I stood in water under a bridge. To my right, the river went upstream, to my left, down. The bridge above providing the option of two more directions, one a path into the past and the option of returning to the scene I had just left.
The water was a beautiful blue, full and strong, and I stood solid in the middle of the crossroads. To my right I watched with longing the tempting play of laughter as boaters paddled the current together. The sun shone high above. The only darkness was over the bridge, hidden through the tunnel of trees.
Here the dream became lucid in form. I knew the bird was coming before it appeared, quick and sure, from an unknown location. I knew I needed to remember her, as she was a messenger from Spirit. She was white, with the hint of brown and gray edging her feathers. A tiny (snowy) owl still in the early stages of her life where energy abounds but wisdom has yet to truly ripen.
My silent messenger of magic stopped her rapid flight in mid-air to balance at the point of my third eye. Our eyes locked, and she lingered long enough for me to remember. I had a choice, which path would I take?

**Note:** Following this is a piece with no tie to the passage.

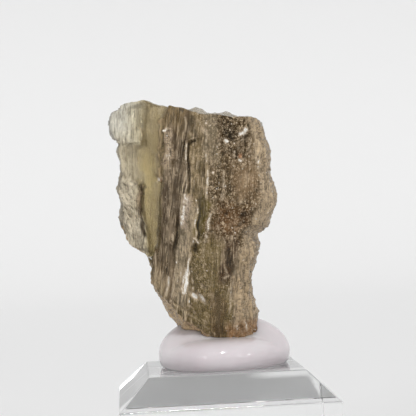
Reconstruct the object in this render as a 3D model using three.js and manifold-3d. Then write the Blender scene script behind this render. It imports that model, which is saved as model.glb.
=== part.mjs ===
// A fragment of streaky impact glass, held upright in a lump of putty on a clear bevelled block.
// Millimetres, +Z up, +X to the right of the front, +Y to the back. The origin is the centre of the
// block's underside.
import * as THREE from "three";
import { mergeVertices } from "three/addons/utils/BufferGeometryUtils.js";
import Module from "manifold-3d";

const wasm = await Module();
wasm.setup();

// The block
const BLOCK_WIDTH = 25.4;
const BLOCK_HEIGHT = 12.7;
const BEVEL_RUN = 3.6;
const BEVEL_DROP = 3.5;

// The putty, heights above the block
const PUTTY_RADIUS = 8.0;
const PUTTY_FOOT_RADIUS = 7.1;
const PUTTY_WAIST = 1.5;
const PUTTY_RISE_FRONT = 2.0;
const PUTTY_RISE_SIDE = 4.7;
const PUTTY_RISE_BACK = 4.4;
const PUTTY_RISE_MIDDLE = 3.2;
const PUTTY_STEP_AT = -1.2;
const PUTTY_STEP_WIDTH = 4.5;
const PUTTY_CENTRE = [0.2, 0.5];
const PUTTY_WAVE = 0.035;
const PUTTY_SIDES = 40;

// Clear space between touching pieces, and the extra around the glass in its pocket
const GAP = 0.3;
const POCKET_EXTRA = 0.15;
const POCKET_TOP = 0.45;

// The glass: its turn against the block, and its outline from the front, [across, height above the table]
const GLASS_TURN = THREE.MathUtils.degToRad(-3.55);
const LEFT_EDGE = [
  [-11.4, 30.2], [-11.5, 31.8], [-11.5, 33.0], [-11.9, 34.6], [-11.4, 36.4], [-11.4, 38.0],
  [-11.7, 39.4], [-11.5, 40.4], [-12.3, 41.0], [-12.6, 42.2], [-12.2, 43.7], [-11.2, 44.6],
];
const RIGHT_EDGE = [
  [4.4, 16.0], [4.5, 17.4], [4.7, 19.2], [4.1, 21.2], [4.1, 23.6], [4.9, 25.6], [5.2, 27.1], [4.9, 28.6],
  [6.3, 29.4], [6.8, 30.6], [7.4, 32.4], [7.2, 34.8], [6.9, 37.6], [6.25, 40.8], [6.1, 42.1],
];
const TOP_EDGE = [
  [-11.2, 44.6], [-10.2, 45.1], [-9.0, 45.3], [-7.9, 45.4], [-6.6, 44.9], [-3.6, 44.2],
  [-1.7, 43.5], [0.6, 43.2], [2.9, 42.8], [5.2, 42.6], [6.1, 42.1],
];
const BOTTOM_EDGE = [
  [-11.4, 30.2], [-10.7, 28.7], [-9.6, 27.2], [-8.8, 26.85], [-8.3, 26.2], [-8.15, 25.1], [-8.2, 23.9],
  [-7.7, 22.6], [-6.1, 20.7], [-4.5, 18.9], [-2.9, 17.6], [-1.4, 16.6], [-0.3, 16.1], [1.9, 16.0], [4.4, 16.0],
];
// Which layer of the glass meets each point of the bottom edge, as a share of the way across
const BOTTOM_SHARES = [0, 0.06, 0.13, 0.18, 0.215, 0.25, 0.29, 0.36, 0.49, 0.585, 0.66, 0.735, 0.79, 0.895, 1];
const LEFT_REACH = 3.0;
const RIGHT_REACH = 2.2;

// Distance of the front and back faces from the middle plane, [share across, depth]
const FRONT_PROFILE = [[0, 1.2], [0.05, 1.9], [0.2, 2.2], [0.35, 2.3], [0.8, 2.9], [0.92, 2.7], [1, 0.7]];
const BACK_PROFILE = [[0, 1.5], [0.06, 2.1], [0.35, 3.0], [0.6, 3.9], [0.86, 3.5], [1, 1.7]];
// How full those depths are along the layers, [share from bottom to top, factor]
const FRONT_FULLNESS = [[0, 0.58], [0.12, 0.78], [0.35, 0.97], [0.6, 1], [1, 0.9]];
const BACK_FULLNESS = [[0, 0.62], [0.18, 0.86], [0.5, 1], [1, 0.92]];

// The smooth recess left of the thick slab, [share from bottom to top, share across], and how wide the
// slope at its left is
const RECESS_LEFT = [
  [0, 0.27], [0.1, 0.235], [0.25, 0.195], [0.36, 0.175], [0.44, 0.1], [0.55, 0.075], [0.65, 0.1], [0.71, 0.19], [1, 0.24],
];
const RECESS_SLOPE = [[0, 0.03], [0.4, 0.035], [0.55, 0.13], [1, 0.14]];
const SLAB_EDGE = [
  [0, 0.25], [0.1, 0.27], [0.16, 0.32], [0.2, 0.375], [0.26, 0.388], [0.3, 0.388], [0.37, 0.37], [0.47, 0.358],
  [0.85, 0.345], [1, 0.36],
];
const RECESS_DEPTH = 0.9;
const SLAB_RISE = 1.6;
const LEDGE_WIDTH = 0.022;

// The thin pale knob at the top left: its lower ledge and right side, and how far it stands out
const KNOB_LEDGE = [[0, 0.652], [0.13, 0.69], [0.24, 0.72]];
const KNOB_SIDE = [[0.65, 0.2], [1, 0.23]];
const KNOB_RISE = 0.65;
const KNOB_SLOPE = 0.16;

// Raised ribs, and grooves where the height is negative: points as [across, along], half width and height
const RIBS = [
  { path: [[0.488, 0.95], [0.492, 0.888]], halfWidth: 0.17, height: 0.25 },
  { path: [[0.53, 0.965], [0.532, 0.918], [0.548, 0.885]], halfWidth: 0.4, height: -0.3 },
  { path: [[0.522, 0.832], [0.53, 0.85], [0.55, 0.86]], halfWidth: 0.16, height: -0.3 },
  { path: [[0.518, 0.83], [0.515, 0.72], [0.535, 0.592]], halfWidth: 0.12, height: -0.5 },
  { path: [[0.508, 0.825], [0.505, 0.715], [0.518, 0.592]], halfWidth: 0.12, height: 0.2 },
  { path: [[0.518, 0.562], [0.52, 0.505], [0.522, 0.428]], halfWidth: 0.3, height: 0.3 },
  { path: [[0.522, 0.428], [0.52, 0.362], [0.532, 0.235]], halfWidth: 0.16, height: 0.2 },
  { path: [[0.505, 0.473], [0.508, 0.33], [0.51, 0.205]], halfWidth: 0.22, height: -0.3 },
  { path: [[0.595, 0.578], [0.622, 0.495], [0.63, 0.392]], halfWidth: 0.12, height: -0.25 },
  { path: [[0.618, 0.582], [0.638, 0.503], [0.64, 0.402]], halfWidth: 0.32, height: -0.35 },
  { path: [[0.67, 0.535], [0.68, 0.49], [0.695, 0.468], [0.67, 0.402]], halfWidth: 0.16, height: 0.2 },
  { path: [[0.615, 0.34], [0.622, 0.36], [0.633, 0.338]], halfWidth: 0.24, height: -0.4 },
  { path: [[0.608, 0.25], [0.572, 0.105]], halfWidth: 0.3, height: -0.2 },
  { path: [[0.178, 0.205], [0.165, 0.16], [0.185, 0.115]], halfWidth: 0.3, height: -0.25 },
  { path: [[0.883, 0.57], [0.862, 0.54], [0.852, 0.512]], halfWidth: 0.3, height: -0.3 },
  { path: [[0.812, 0.382], [0.84, 0.34], [0.885, 0.298]], halfWidth: 0.5, height: -0.3 },
  { path: [[0.93, 0.94], [0.94, 0.785], [0.915, 0.63]], halfWidth: 0.22, height: 0.25 },
  { path: [[0.4, 0.9], [0.41, 0.6], [0.43, 0.3]], halfWidth: 0.22, height: 0.22 },
  { path: [[0.71, 0.72], [0.72, 0.5]], halfWidth: 0.2, height: 0.25 },
];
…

Now, let me take you back out of the water, to that woman in the red dress. Through the course of those night travels she shed that red dress. She took it off, even after she righted it, and traded it in for another, and when she did everything shifted. The troubled scene she traveled through earlier became a place of joy as she twirled into her light in a lavender gown, sure, oh so sure, of who she was. Nothing, it seemed, could hold her back from living the true magic of her soul.